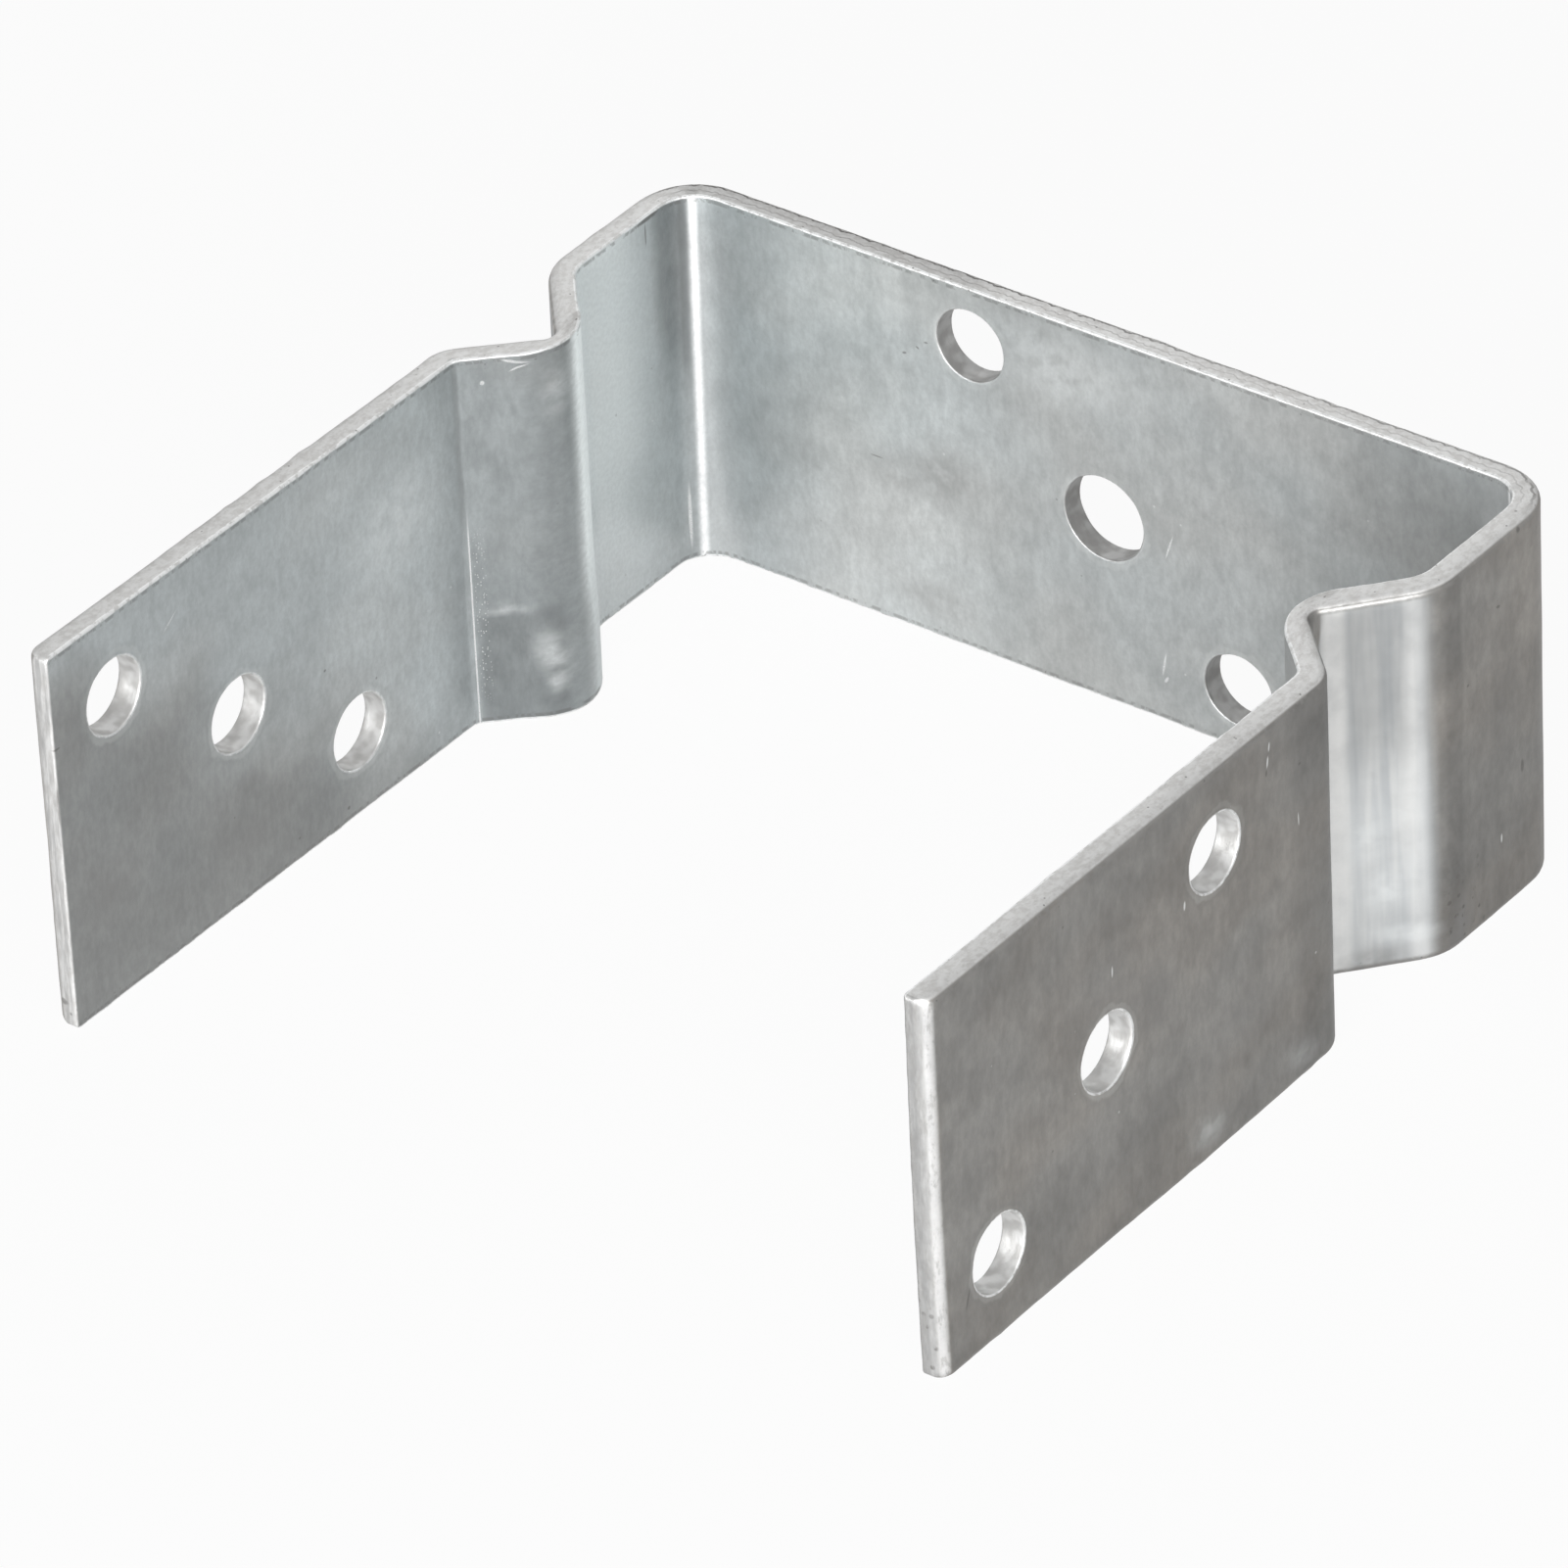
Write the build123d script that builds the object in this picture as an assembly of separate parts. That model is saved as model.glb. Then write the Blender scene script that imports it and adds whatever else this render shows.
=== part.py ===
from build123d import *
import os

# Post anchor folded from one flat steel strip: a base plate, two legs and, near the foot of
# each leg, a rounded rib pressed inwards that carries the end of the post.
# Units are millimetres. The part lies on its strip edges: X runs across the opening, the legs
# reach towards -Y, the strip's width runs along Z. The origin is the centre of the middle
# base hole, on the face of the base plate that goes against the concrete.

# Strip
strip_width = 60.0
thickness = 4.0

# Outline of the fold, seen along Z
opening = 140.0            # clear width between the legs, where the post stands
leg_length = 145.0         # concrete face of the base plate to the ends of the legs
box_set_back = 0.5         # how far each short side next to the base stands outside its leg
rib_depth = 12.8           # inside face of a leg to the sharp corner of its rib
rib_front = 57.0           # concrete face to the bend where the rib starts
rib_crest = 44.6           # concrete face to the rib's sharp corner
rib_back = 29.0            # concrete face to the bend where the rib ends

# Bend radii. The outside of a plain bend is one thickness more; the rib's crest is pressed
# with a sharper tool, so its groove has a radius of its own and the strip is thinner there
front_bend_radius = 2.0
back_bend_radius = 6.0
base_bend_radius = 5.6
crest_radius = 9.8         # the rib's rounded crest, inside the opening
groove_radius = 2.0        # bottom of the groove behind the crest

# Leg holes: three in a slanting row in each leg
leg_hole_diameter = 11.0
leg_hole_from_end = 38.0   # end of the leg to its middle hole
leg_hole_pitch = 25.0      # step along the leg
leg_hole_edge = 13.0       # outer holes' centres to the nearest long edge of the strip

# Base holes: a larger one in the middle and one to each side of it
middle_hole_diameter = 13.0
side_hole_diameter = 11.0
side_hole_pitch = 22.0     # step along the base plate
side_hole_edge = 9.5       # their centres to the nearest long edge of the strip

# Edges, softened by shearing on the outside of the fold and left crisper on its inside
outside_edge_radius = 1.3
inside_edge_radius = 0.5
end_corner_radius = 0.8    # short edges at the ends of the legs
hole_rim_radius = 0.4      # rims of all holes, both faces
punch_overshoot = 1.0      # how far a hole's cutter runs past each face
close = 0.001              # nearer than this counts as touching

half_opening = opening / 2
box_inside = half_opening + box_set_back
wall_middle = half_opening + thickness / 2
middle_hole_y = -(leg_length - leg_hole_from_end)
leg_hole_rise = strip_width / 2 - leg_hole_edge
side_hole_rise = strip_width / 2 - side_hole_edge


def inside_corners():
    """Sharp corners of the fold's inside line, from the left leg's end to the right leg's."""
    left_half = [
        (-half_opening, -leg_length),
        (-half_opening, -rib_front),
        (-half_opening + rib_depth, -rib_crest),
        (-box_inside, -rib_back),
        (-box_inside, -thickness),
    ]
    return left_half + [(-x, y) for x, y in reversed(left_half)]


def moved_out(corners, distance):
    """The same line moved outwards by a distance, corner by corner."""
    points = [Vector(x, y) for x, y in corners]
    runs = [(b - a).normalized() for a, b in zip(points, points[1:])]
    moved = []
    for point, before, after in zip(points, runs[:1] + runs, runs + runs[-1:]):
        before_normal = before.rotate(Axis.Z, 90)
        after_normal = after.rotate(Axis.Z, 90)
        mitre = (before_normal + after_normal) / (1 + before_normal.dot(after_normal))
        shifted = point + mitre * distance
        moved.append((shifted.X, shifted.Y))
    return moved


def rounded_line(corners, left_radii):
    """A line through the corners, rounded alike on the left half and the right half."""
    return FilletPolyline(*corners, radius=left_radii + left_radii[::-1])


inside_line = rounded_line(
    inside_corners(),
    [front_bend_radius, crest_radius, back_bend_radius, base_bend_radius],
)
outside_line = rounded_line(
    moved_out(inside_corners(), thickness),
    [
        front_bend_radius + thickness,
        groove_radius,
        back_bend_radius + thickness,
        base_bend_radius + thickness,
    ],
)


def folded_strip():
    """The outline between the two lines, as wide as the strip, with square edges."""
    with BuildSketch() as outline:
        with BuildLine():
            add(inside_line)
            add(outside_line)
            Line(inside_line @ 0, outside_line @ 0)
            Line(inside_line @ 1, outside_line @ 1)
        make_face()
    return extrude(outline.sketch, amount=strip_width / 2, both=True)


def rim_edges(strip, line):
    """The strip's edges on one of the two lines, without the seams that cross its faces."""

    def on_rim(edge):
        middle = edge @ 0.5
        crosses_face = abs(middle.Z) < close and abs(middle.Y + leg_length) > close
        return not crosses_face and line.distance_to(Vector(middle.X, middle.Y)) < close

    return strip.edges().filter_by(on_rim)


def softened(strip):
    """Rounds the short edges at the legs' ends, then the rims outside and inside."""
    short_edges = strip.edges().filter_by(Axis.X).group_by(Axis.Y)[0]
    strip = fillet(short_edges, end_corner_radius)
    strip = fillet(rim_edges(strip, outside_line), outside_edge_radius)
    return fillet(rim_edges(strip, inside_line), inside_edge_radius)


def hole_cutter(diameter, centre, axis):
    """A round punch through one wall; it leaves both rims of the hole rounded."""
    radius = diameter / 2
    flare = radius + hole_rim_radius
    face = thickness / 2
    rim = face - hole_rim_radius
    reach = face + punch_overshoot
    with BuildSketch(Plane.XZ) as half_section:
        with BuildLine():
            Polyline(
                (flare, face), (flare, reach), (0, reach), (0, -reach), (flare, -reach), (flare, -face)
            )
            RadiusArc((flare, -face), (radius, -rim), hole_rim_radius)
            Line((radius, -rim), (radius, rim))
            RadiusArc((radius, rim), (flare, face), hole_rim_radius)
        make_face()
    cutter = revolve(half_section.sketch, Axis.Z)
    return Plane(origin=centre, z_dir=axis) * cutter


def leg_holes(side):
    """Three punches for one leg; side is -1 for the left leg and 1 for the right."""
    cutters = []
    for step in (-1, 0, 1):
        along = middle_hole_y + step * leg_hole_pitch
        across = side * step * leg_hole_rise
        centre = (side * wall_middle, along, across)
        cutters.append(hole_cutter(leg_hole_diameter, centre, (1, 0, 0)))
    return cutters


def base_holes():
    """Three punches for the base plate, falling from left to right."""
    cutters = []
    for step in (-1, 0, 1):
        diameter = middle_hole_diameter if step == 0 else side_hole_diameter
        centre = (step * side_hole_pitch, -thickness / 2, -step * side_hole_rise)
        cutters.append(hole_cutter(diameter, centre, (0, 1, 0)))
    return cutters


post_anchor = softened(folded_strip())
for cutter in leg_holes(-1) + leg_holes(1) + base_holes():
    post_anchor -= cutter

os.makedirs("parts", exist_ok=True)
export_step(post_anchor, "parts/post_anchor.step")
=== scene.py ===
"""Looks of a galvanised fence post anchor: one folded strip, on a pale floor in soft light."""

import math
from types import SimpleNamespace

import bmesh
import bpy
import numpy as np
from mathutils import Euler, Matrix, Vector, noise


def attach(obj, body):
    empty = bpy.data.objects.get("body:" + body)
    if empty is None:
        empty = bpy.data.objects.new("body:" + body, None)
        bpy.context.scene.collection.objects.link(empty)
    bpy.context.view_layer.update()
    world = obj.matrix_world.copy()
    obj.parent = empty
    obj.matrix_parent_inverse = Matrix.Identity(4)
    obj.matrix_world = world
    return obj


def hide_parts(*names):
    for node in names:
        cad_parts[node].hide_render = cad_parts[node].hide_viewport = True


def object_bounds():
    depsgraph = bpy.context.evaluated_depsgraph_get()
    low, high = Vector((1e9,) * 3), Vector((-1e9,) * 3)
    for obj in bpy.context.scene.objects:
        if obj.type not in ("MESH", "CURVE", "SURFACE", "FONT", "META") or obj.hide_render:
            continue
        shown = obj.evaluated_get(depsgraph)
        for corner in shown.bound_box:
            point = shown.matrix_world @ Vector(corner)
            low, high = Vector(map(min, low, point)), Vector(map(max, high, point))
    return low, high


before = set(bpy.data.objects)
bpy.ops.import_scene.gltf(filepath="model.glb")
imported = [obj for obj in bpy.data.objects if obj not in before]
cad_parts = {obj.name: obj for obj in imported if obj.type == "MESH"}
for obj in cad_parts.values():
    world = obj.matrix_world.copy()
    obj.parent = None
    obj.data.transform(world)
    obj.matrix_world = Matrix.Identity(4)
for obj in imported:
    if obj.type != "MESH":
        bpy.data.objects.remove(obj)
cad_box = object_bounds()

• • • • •

**Short problem**
Please print exactly, and only, the lines from the line with "post_anchor = softened(folded_strip())" to the line with "if empty is", both included.

**The result**
post_anchor = softened(folded_strip())
for cutter in leg_holes(-1) + leg_holes(1) + base_holes():
    post_anchor -= cutter

os.makedirs("parts", exist_ok=True)
export_step(post_anchor, "parts/post_anchor.step")
=== scene.py ===
"""Looks of a galvanised fence post anchor: one folded strip, on a pale floor in soft light."""

import math
from types import SimpleNamespace

import bmesh
import bpy
import numpy as np
from mathutils import Euler, Matrix, Vector, noise


def attach(obj, body):
    empty = bpy.data.objects.get("body:" + body)
    if empty is None:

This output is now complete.